I must concur with the psychological, emotional and social damage it inflicts. I also experienced it -- not speaking in tongues, mind you, as the brand of fundamentalist Christianity forced into my brain was against that -- and lived with the torments of guilt and fear, praying on and off throughout my day for forgiveness in case I had done or said or thought something, even entirely un- or subconsciously that was sinful, because any second Jesus could come and take us.
At five years old I had a nightmare I still remember of demons encircling my crib because I had forgotten to pray before falling asleep. I realise now that the demons looked just like my childhood drawings, with circles for head and body and sticks for arms and legs and a cone for the nose. But they were evil, all black with glowing red embers for eyes.
And don't get me started on how hormones factored into the equation. Masturbation became at once obsessively alluring and repulsive -- I'd masturbate, sometimes with rationalisations that I wasn't really doing it, that it just happened, that I was just taking care of an itch, and then be tormented by guilt, praying for forgiveness. It became a vicious circle. The sin of sex was so ingrained in me, even at a very young age, that I hated sitting on someone's lap for fear that they might feel and hence visualise my ass or genitals on their laps. Oh, and peeing in a public place had to be done silently, against the side of the bowl above the water's edge, so that people wouldn't imagine my penis. Ridiculous, huh? But that's the power of brainwashing on a child.

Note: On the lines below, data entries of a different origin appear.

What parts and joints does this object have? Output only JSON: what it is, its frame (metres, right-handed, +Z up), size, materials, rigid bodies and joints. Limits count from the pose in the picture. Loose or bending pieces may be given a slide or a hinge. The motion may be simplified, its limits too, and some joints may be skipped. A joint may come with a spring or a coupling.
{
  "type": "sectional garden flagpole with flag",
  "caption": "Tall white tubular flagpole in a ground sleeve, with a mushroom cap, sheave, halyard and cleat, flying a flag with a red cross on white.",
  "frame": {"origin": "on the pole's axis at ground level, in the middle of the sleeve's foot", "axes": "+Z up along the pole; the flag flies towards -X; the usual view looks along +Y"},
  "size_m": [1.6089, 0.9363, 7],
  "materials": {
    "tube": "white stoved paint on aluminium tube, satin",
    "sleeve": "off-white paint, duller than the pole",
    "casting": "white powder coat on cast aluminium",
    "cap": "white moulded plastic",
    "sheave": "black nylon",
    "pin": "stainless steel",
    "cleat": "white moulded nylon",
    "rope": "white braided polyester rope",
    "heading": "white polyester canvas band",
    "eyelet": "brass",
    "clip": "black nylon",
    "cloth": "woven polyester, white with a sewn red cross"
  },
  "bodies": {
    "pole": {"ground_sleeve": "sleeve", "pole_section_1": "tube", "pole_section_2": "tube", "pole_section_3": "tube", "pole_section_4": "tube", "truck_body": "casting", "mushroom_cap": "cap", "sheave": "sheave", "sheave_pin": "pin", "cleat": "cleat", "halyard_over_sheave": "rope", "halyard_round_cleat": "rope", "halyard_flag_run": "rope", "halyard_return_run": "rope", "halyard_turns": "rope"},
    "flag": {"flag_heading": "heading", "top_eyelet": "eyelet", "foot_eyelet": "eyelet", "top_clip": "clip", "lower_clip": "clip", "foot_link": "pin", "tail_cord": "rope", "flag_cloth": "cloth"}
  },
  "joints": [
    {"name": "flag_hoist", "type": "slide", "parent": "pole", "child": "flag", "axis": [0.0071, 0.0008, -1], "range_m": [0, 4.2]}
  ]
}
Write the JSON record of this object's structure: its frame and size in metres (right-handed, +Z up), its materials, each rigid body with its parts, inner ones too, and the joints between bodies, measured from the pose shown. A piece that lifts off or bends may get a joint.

The nightmares, recurring from time to time throughout my childhood and adolescence, finally stopped when I was fed up and left the church -- not religion, yet, as I was now on a spiritual quest -- at 17. The perpetual guilt and obsessive praying continued as I studied world religions, with a focus on Hinduism and Buddhism, at university (my first BA). It finally ended when, not long after a trip to India where we stayed at an ashram and witnessed again the ridiculous extent to which people go in their quests, and the mind-blowing gullibility and flakiness, my partner and I left religion for good. We actually discussed it on the way home on the plane.

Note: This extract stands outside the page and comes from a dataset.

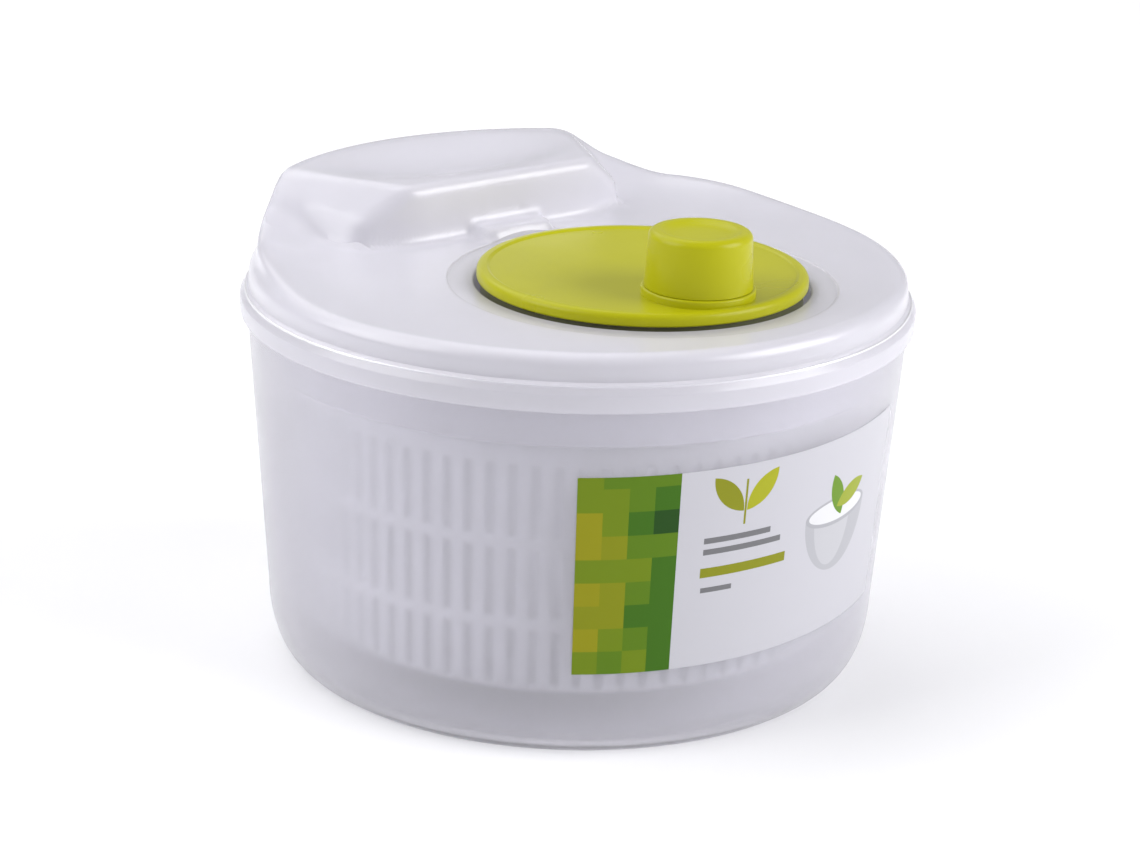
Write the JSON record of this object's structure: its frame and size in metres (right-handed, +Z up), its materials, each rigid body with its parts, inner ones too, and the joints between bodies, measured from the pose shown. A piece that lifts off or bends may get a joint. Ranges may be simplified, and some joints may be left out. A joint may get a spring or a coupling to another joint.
{
  "type": "salad spinner",
  "caption": "Round salad spinner: frosted bowl, slotted basket on a centre pin, and a lid with a hand grip and an offset crank disc that spins the basket through an internal gear.",
  "frame": {"origin": "on the surface the bowl stands on, under the bowl's axis", "axes": "+Z up along the bowl's axis, +Y from the crank towards the lid's hand grip"},
  "size_m": [0.208, 0.208, 0.1479],
  "materials": {
    "frosted_clear": "frosted translucent polypropylene",
    "white_plastic": "natural white polypropylene, satin",
    "green_plastic": "lime green, satin gloss",
    "acetal": "natural acetal, smooth",
    "steel": "stainless steel",
    "printed_film": "printed adhesive film"
  },
  "bodies": {
    "bowl": {"bowl": "frosted_clear", "label_film": "printed_film", "pivot_pin": "steel"},
    "pivot": {"pivot_cup": "acetal"},
    "basket": {"basket": "white_plastic"},
    "lid": {"lid": "frosted_clear", "crank_bush": "acetal", "drive_bush": "acetal"},
    "crank": {"crank_disc": "green_plastic", "ring_gear": "acetal", "gear_screws": "steel", "crank_washer": "steel", "crank_screw": "steel"},
    "knob": {"knob": "green_plastic", "knob_washer": "steel", "knob_screw": "steel"},
    "drive": {"pinion": "acetal", "thrust_washer": "steel", "drive_shaft": "steel", "drive_plate": "white_plastic", "drive_washer": "steel", "drive_screw": "steel"}
  },
  "joints": [
    {"name": "lid_lift", "type": "slide", "parent": "bowl", "child": "lid", "axis": [0, 0, 1], "range_m": [0, 0.22]},
    {"name": "crank_spin", "type": "hinge", "parent": "lid", "child": "crank", "pos_m": [0, -0.03, 0.1253], "axis": [0, 0, 1], "continuous": true},
    {"name": "knob_spin", "type": "hinge", "parent": "crank", "child": "knob", "pos_m": [-0.00357, -0.05908, 0.131], "axis": [0, 0, 1], "continuous": true},
    {"name": "drive_spin", "type": "hinge", "parent": "lid", "child": "drive", "pos_m": [0, 0, 0.112], "axis": [0, 0, 1], "continuous": true},
    {"name": "pivot_spin", "type": "hinge", "parent": "bowl", "child": "pivot", "pos_m": [0, 0, 0.0083], "axis": [0, 0, 1], "continuous": true},
    {"name": "basket_lift", "type": "slide", "parent": "pivot", "child": "basket", "axis": [0, 0, 1], "range_m": [0, 0.11]}
  ],
  "couplings": [
    {"joint": "drive_spin", "follows": "crank_spin", "ratio": 3.5},
    {"joint": "pivot_spin", "follows": "crank_spin", "ratio": 3.5},
    {"joint": "basket_lift", "follows": "lid_lift", "ratio": 0.5}
  ]
}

I'm sure there is still damage, but leaving religion helped a great deal in healing and moving beyond. The problem with this kind of demonstration is that, as splintered as Christianity is, Christians will simply look at this and say 'those guys are extreme... we are not like that', and ignore the fact that these fundamentalists are following most closely the dictates of their religion and their (un)holy book.
P.S. I "found" Atheism with only 1/3 of these things, my hormones... although I think they had little to do with it... lol.
My virginity's still intact and I haven't tried any drugs... yet, unless you count boose. LOL... that I do like. I've never been drunk, because I live with my parents and just might give them a heart attack! lol. Although I'm thinking of trying it! ^_^ I KNOW that I'm a light weight, and I suspect that I'm the kind of drunk that laughs at everything, and [if I get too drunk] might jump on a table and start dancing while taking my clothes off [I hope the latter doesn't happen... lol].
I'm thinking about trying getting just a little drunk, just enough to feel giddy and not so much that I do something incredibly stupid.